African Urban Forum and the Republic of Kenya President William Ruto’s speaking (photo by Hwikyung Lee)

There is irony in this. On April 9, during the three-day African Urban Forum, Kenyan President William Ruto declared that the problem of Kibera’s slums would be eradicated and the area rebuilt into a modern residential complex. In fact, housing rehabilitation projects, called the Soweto East redevelopment project, collaborated with international agencies have been implemented since 2004. President Ruto has sought to expand this long-running project, with thousands of additional housing units planned in Kibera. The problem, however, is that many of the residents targeted for relocation are so economically vulnerable that even subsidised low-cost housing may remain beyond their reach. 

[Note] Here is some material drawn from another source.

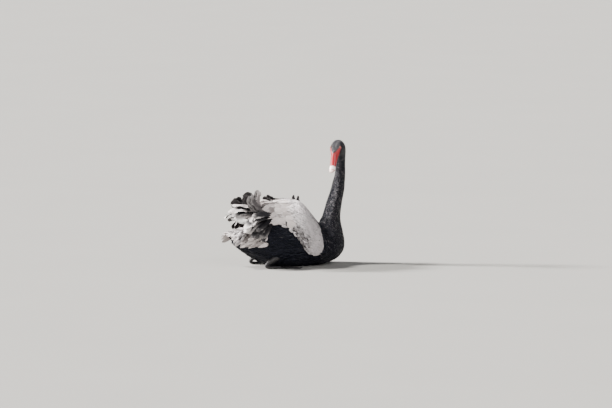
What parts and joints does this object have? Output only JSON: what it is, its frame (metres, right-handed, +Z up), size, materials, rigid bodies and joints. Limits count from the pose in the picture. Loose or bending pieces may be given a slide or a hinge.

The awareness of Kibera’s living conditions is unmistakably there; what is missing is the strong political will to move beyond speeches at international forums and promises made in the heat of election season without facing the issue properly. And so Kibera survives by saving itself. For the education of its children, for the safety and health of its women, for stable work and income, people here continue to hold one another up. In this place, so often politically and economically neglected, life is still sustained by mutual reliance, by endurance, and by the quiet, stubborn work of people refusing to let one another fall.